-- begin --

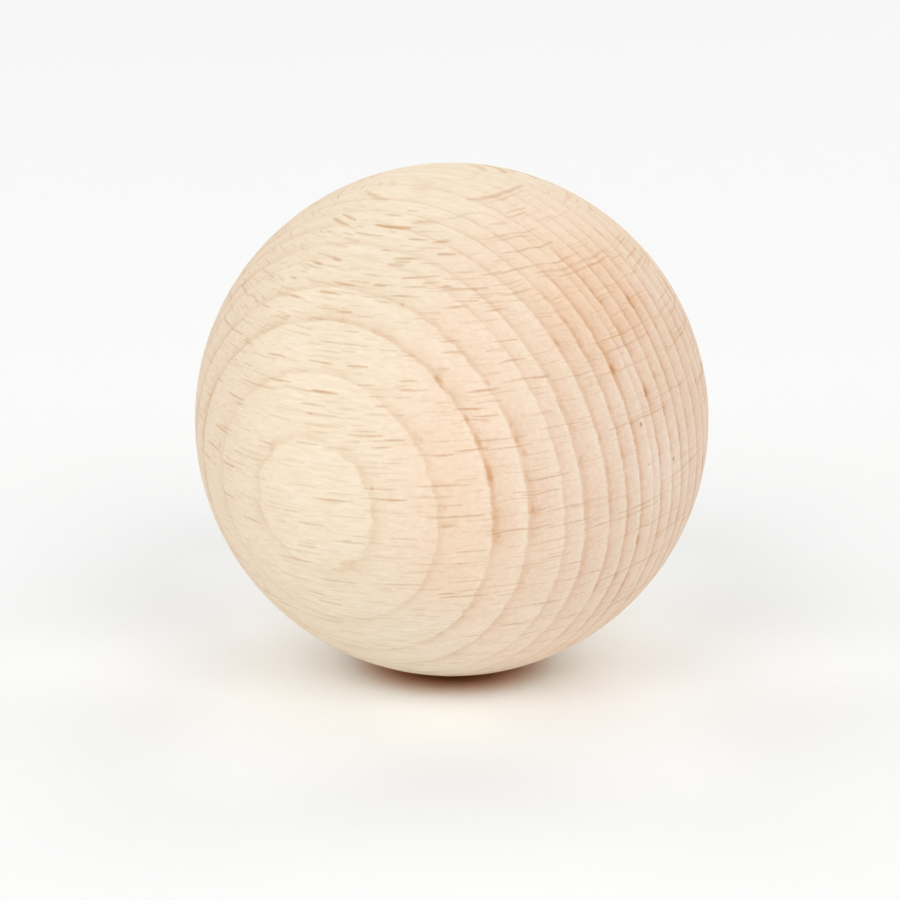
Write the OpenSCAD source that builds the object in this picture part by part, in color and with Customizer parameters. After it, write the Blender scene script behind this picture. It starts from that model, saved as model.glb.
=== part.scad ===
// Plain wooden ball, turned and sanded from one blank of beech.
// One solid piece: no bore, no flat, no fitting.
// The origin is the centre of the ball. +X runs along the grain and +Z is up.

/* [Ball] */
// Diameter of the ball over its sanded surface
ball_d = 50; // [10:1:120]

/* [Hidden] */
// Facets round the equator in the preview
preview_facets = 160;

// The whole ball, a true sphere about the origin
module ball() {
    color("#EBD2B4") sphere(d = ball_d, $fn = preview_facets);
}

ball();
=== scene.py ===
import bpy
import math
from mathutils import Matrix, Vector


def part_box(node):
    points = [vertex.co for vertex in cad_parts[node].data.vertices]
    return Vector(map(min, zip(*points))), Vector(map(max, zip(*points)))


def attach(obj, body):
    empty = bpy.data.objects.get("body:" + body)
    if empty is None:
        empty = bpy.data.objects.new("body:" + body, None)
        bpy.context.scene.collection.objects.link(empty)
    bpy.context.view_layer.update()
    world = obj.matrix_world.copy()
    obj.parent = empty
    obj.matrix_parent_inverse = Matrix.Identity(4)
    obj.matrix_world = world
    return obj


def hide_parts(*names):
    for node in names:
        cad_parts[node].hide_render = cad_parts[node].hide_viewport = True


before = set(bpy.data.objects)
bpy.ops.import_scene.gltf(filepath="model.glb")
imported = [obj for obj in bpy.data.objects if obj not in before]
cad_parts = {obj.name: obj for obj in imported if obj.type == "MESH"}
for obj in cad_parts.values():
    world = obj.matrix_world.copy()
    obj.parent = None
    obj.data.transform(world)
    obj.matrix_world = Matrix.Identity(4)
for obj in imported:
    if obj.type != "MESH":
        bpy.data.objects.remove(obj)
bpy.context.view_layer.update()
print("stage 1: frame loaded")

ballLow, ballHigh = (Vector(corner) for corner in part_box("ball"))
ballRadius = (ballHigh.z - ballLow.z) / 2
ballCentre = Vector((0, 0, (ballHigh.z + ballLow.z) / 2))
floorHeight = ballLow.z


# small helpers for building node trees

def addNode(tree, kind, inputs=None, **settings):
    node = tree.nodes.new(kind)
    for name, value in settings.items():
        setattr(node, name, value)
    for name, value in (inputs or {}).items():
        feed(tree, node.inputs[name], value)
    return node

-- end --

* [DO THIS]:
Quote word for word every line from the one that has "about the origin" through the one that has "bpy.data.objects.remove(obj)".

* [RESULT OF THIS EXERCISE]:
// The whole ball, a true sphere about the origin
module ball() {
    color("#EBD2B4") sphere(d = ball_d, $fn = preview_facets);
}

ball();
=== scene.py ===
import bpy
import math
from mathutils import Matrix, Vector


def part_box(node):
    points = [vertex.co for vertex in cad_parts[node].data.vertices]
    return Vector(map(min, zip(*points))), Vector(map(max, zip(*points)))


def attach(obj, body):
    empty = bpy.data.objects.get("body:" + body)
    if empty is None:
        empty = bpy.data.objects.new("body:" + body, None)
        bpy.context.scene.collection.objects.link(empty)
    bpy.context.view_layer.update()
    world = obj.matrix_world.copy()
    obj.parent = empty
    obj.matrix_parent_inverse = Matrix.Identity(4)
    obj.matrix_world = world
    return obj


def hide_parts(*names):
    for node in names:
        cad_parts[node].hide_render = cad_parts[node].hide_viewport = True


before = set(bpy.data.objects)
bpy.ops.import_scene.gltf(filepath="model.glb")
imported = [obj for obj in bpy.data.objects if obj not in before]
cad_parts = {obj.name: obj for obj in imported if obj.type == "MESH"}
for obj in cad_parts.values():
    world = obj.matrix_world.copy()
    obj.parent = None
    obj.data.transform(world)
    obj.matrix_world = Matrix.Identity(4)
for obj in imported:
    if obj.type != "MESH":
        bpy.data.objects.remove(obj)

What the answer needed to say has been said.